The current Government has made the mistake of believing Australians are as interested as they are in the preoccupations of the Menzies Institute, the Institute of Public Affairs or the hard right echo cave that is Sky News After Dark.
It is indeed a mistake for anyone in public life to think their Twitter feed is representative of broad public opinion.
Complex issues cannot always be reduced to 280 characters.
What characterises the most valued reforms is the consideration of detail, and successfully arguing the case.
Maintaining a serious and reformist Labor Government across many electoral terms requires a vision and clear objectives, but it also requires outcomes.
My view of what Australians want is pretty simple.

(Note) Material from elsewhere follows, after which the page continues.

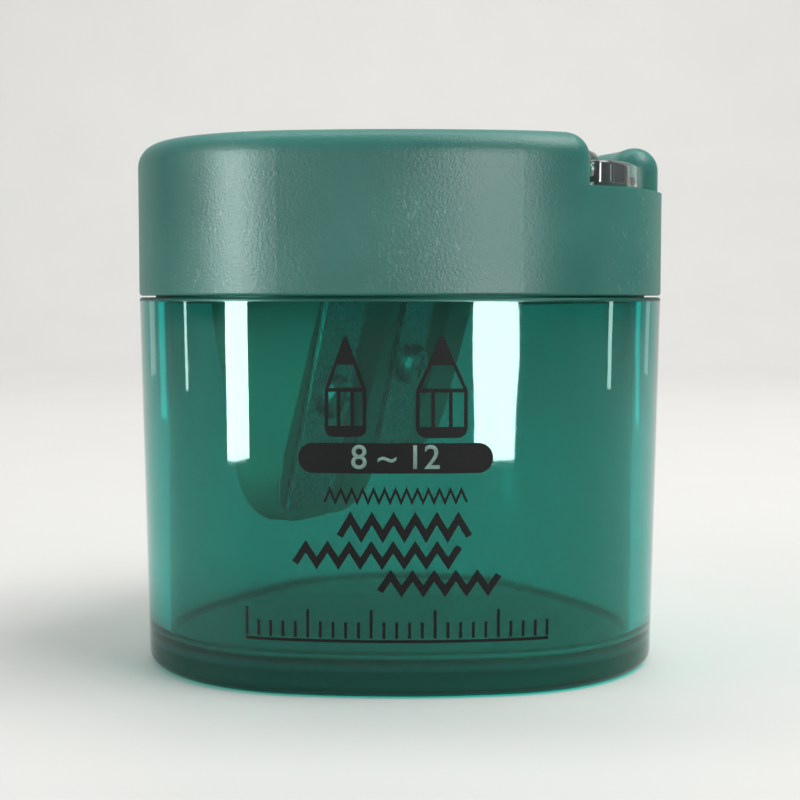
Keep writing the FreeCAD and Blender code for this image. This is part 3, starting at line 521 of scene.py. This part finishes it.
# A row of upright ticks on a rail, every few of them longer, as on a ruler; flat, in millimetres
def tickRow(sizes):
    tree = bpy.data.node_groups.new("tickRow", "GeometryNodeTree")
    names = groupInputs(tree, sizes)
    tree.interface.new_socket("Geometry", in_out="OUTPUT", socket_type="NodeSocketGeometry")
    given = addNode(tree, "NodeGroupInput").outputs
    index = addNode(tree, "GeometryNodeInputIndex").outputs[0]
    position = mathNode(tree, "MULTIPLY_ADD", index, given["Gap"])
    tree.links.new(given["Left"], position.node.inputs[2])
    onLong = mathNode(tree, "LESS_THAN", mathNode(tree, "MODULO", index, given["Every"]), 0.5)
    tall = addNode(tree, "ShaderNodeMapRange", {"Value": onLong, "To Min": given["Short"],
                                                "To Max": given["Long"]}).outputs[0]
    middle = mathNode(tree, "MULTIPLY_ADD", tall, 0.5)
    tree.links.new(given["Foot"], middle.node.inputs[2])
    places = addNode(tree, "ShaderNodeCombineXYZ", {"X": position, "Y": middle})
    row = addNode(tree, "GeometryNodePoints", {"Count": given["Count"], "Position": places.outputs[0]})
    tick = addNode(tree, "GeometryNodeMeshGrid", {"Size X": given["Width"], "Size Y": 1.0,
                                                  "Vertices X": 2, "Vertices Y": 2})
    stretch = addNode(tree, "ShaderNodeCombineXYZ", {"X": 1.0, "Y": tall, "Z": 1.0})
    ticks = addNode(tree, "GeometryNodeInstanceOnPoints", {
        "Points": row.outputs[0], "Instance": tick.outputs[0], "Scale": stretch.outputs[0]})
    span = mathNode(tree, "MULTIPLY", given["Gap"], mathNode(tree, "SUBTRACT", given["Count"], 1.0))
    railLength = mathNode(tree, "ADD", span, given["Width"])
    railMiddle = mathNode(tree, "MULTIPLY_ADD", span, 0.5)
    tree.links.new(given["Left"], railMiddle.node.inputs[2])
    rail = addNode(tree, "GeometryNodeMeshGrid", {"Size X": railLength, "Size Y": given["Rail"],
                                                  "Vertices X": 2, "Vertices Y": 2})
    railLow = mathNode(tree, "SUBTRACT", given["Foot"], given["Rail"])
    railPlace = addNode(tree, "ShaderNodeCombineXYZ", {"X": railMiddle, "Y": railLow})
    moved = addNode(tree, "GeometryNodeTransform", {"Geometry": rail.outputs[0],
                                                    "Translation": railPlace.outputs[0]})
    joined = addNode(tree, "GeometryNodeJoinGeometry")
    for part in (moved, ticks):
        tree.links.new(part.outputs[0], joined.inputs[0])
    solid = addNode(tree, "GeometryNodeRealizeInstances", {"Geometry": joined.outputs[0]})
    inked = addNode(tree, "GeometryNodeSetMaterial", {"Geometry": solid.outputs[0], "Material": ink})
    addNode(tree, "NodeGroupOutput", {"Geometry": inked.outputs[0]})
    holder = bpy.data.objects.new("ticks", bpy.data.meshes.new("ticks"))
    bpy.context.scene.collection.objects.link(holder)
    modifier = holder.modifiers.new("tickRow", "NODES")
    modifier.node_group = tree
    for name, number in sizes.items():
        modifier[names[name]] = number
    mesh = evaluated(holder)
    bpy.data.objects.remove(holder)
    return mesh


def makePrint():
    art = printArt
    meshes = [flatMesh(pencilLoops(*place)) for place in art["pencils"]]
    left, right, low, high = art["pill"]
    figures = figureMesh(art["figures"], art["figureSize"], art["figureBold"],
                         (left + right) / 2, (low + high) / 2)
    radius = (high - low) / 2 - art["pillFlat"]
    meshes.append(flatMesh([roundedBar(left, right, low, high, radius)]))
    printPiece("print_pencils", meshes, ink)
    printPiece("print_figures", [figures], paleInk, film["overLift"])
    rows = [flatMesh([scribble(*art["fineRow"], art["fineWidth"])])]
    rows += [flatMesh([scribble(*row, art["boldWidth"])]) for row in art["boldRows"]]
    printPiece("print_scribble", rows, ink)
    printPiece("print_ruler", [tickRow(art["ruler"])], ink)


makePrint()
print("print laid on the front")


# stage, camera and light

stage = {
    "floorHalf": 1.2, "backdrop": 0.75, "bend": 0.3, "bendSteps": 12,
    "roomColour": "#dfe3e6", "roomStrength": 0.27,
    "eye": (0.0, -139.0 * mm, 32.2 * mm), "aim": (0.0, 0.0, 22.6 * mm), "lens": 68.0, "nearest": 0.01,
}

# place, target, size and power of each lamp, and the rays that see it
lamps = {
    "keySoftbox": ((0.32, -0.12, 0.62), (0, 0, 0.02), (0.4, 0.4), 4.6, "all"),
    "backdropWash": ((0.0, 0.25, 0.9), (0, 0.75, 0.15), (1.2, 0.3), 7.0, "all"),
    "leftFill": ((-0.6, -0.25, 0.35), (0, 0, 0.02), (0.4, 0.4), 1.8, "all"),
    "rightStrip": ((0.047, -0.133, 0.045), (0.007, -0.02, 0.022), (0.02, 0.09), 0.17, "gloss"),
    "leftStrip": ((-0.107, -0.093, 0.045), (-0.013, -0.018, 0.022), (0.035, 0.09), 0.3, "gloss"),
    "leftEdgeStrip": ((-0.30, -0.012, 0.03), (-0.018, -0.01, 0.022), (0.012, 0.09), 0.035, "gloss"),
    "rightEdgeStrip": ((0.30, -0.030, 0.03), (0.018, -0.01, 0.022), (0.016, 0.09), 0.035, "gloss"),
    "leftRim": ((-0.30, 0.22, 0.12), (-0.02, 0, 0.02), (0.06, 0.35), 0.05, "rim"),
    "rightRim": ((0.30, 0.22, 0.12), (0.02, 0, 0.02), (0.04, 0.35), 0.035, "rim"),
}


# A desk that curves up into a pale backdrop well behind the object
def makeSweep():
    half, back, bend = stage["floorHalf"], stage["backdrop"], stage["bend"]
    rows = [(-half, 0.0), (0.0, 0.0)]
    steps = stage["bendSteps"]
    for step in range(steps + 1):
        angle = math.radians(90 * step / steps)
        rows.append((back - bend + bend * math.sin(angle), bend - bend * math.cos(angle)))
    rows.append((back, half))
    vertices = [Vector((side * half, y, z)) for y, z in rows for side in (-1, 1)]
    faces = [(2 * i, 2 * i + 1, 2 * i + 3, 2 * i + 2) for i in range(len(rows) - 1)]
    mesh = bpy.data.meshes.new("deskSweep")
    mesh.from_pydata(vertices, [], faces)
    mesh.polygons.foreach_set("use_smooth", [True] * len(faces))
    sweep = bpy.data.objects.new("deskSweep", mesh)
    bpy.context.scene.collection.objects.link(sweep)
    mesh.materials.append(makeDesk())
    return sweep


# seenBy: all, gloss (reflections only) or rim (reflections and refractions, for the clear edges)
def addLamp(name, spared):
    place, target, size, power, seenBy = lamps[name]
    data = bpy.data.lights.new(name, "AREA")
    data.shape = "RECTANGLE"
    data.size, data.size_y = size
    data.energy = power
    lamp = bpy.data.objects.new(name, data)
    lamp.location = place
    lamp.rotation_euler = (Vector(target) - Vector(place)).to_track_quat("-Z", "Y").to_euler()
    lamp.visible_camera = False
    lamp.visible_diffuse = seenBy == "all"
    lamp.visible_transmission = seenBy != "gloss"
    if seenBy != "all":
        lamp.light_linking.receiver_collection = spared
    bpy.context.scene.collection.objects.link(lamp)


def makeCamera():
    camera = bpy.data.objects.new("camera", bpy.data.cameras.new("camera"))
    camera.data.lens = stage["lens"]
    camera.data.clip_start = stage["nearest"]
    camera.location = stage["eye"]
    camera.rotation_euler = (Vector(stage["aim"]) - camera.location).to_track_quat("-Z", "Y").to_euler()
    bpy.context.scene.collection.objects.link(camera)
    bpy.context.scene.camera = camera
    bpy.context.scene.view_settings.view_transform = "Standard"  # keeps the teal as saturated as it is


def makeStage():
    sweep = makeSweep()
    spared = bpy.data.collections.new("sparedByStrips")  # the strips stand close and would burn the desk
    spared.objects.link(sweep)
    spared.collection_objects[0].light_linking.link_state = "EXCLUDE"
    makeCamera()
    world = bpy.data.worlds.new("softRoom")
    world.use_nodes = True
    background = world.node_tree.nodes["Background"]
    background.inputs["Color"].default_value = linear(stage["roomColour"])
    background.inputs["Strength"].default_value = stage["roomStrength"]
    bpy.context.scene.world = world
    for name in lamps:
        addLamp(name, spared)


makeStage()
print("stage, camera and light set")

We want fulfilling lives in which we can find work and the means to live and raise our families.
Labor’s direct and enduring connection to the trade union movement means we can never forget people want to be respected at work and have pay and conditions that show they are valued.
Australians want to create a world in which our children have more opportunities than we enjoyed.
In practical terms, that means government should focus on basic services like health, education, workplace training and housing affordability.
They also want future generations to inherit a natural and urban environment that is in better than they enjoyed.
GETTING THINGS DONE
There are many lessons to take from John Button’s political activism.
The first is that we must mobilise support for reform.
Engage with working people to ensure change benefits them as change occurs.
Engage with business to promote employment and fairness.
A big lesson of the Hawke era is the value of consensus building.
Through the Accord, Bob Hawke got business and trade union leaders to sit at the same table and recognise their shared interests.
Compare that mature and constructive approach to the division promoted by the current Government.
It attacks unions, rather than engaging with them.
It cuts services relied upon by Australians, particularly disadvantaged Australians, while arguing for tax breaks for the rich.
And when the First Australians offered to collaborate on reconciliation via the Uluru Statement from the Heart, Malcolm Turnbull falsely claimed they were asking for a third chamber of Parliament, which was never the proposal.
Governments should promote consensus and seek to create prosperity that can be shared among the many, not monopolised by the few.
But the Coalition’s business model has been division.
Instead of working with institutions, they want to tear them down.
Ruthless partisanship is a failed model of Government.
It produces plenty of heat. But no light.
It saps your energy, but gets you nowhere.
Part of their problem is a slavish devotion to the fantasy that the free market holds the solution to everything and that everything will work out perfectly if only governments would get out of the way.
But the market has no conscience.
There is a role for government intervention in circumstances where market failure is working against the public interest.
That is why Labor seeks government – as participants, rather than observers.
Not as an end in itself but to improve the lives of the many, rather than the few.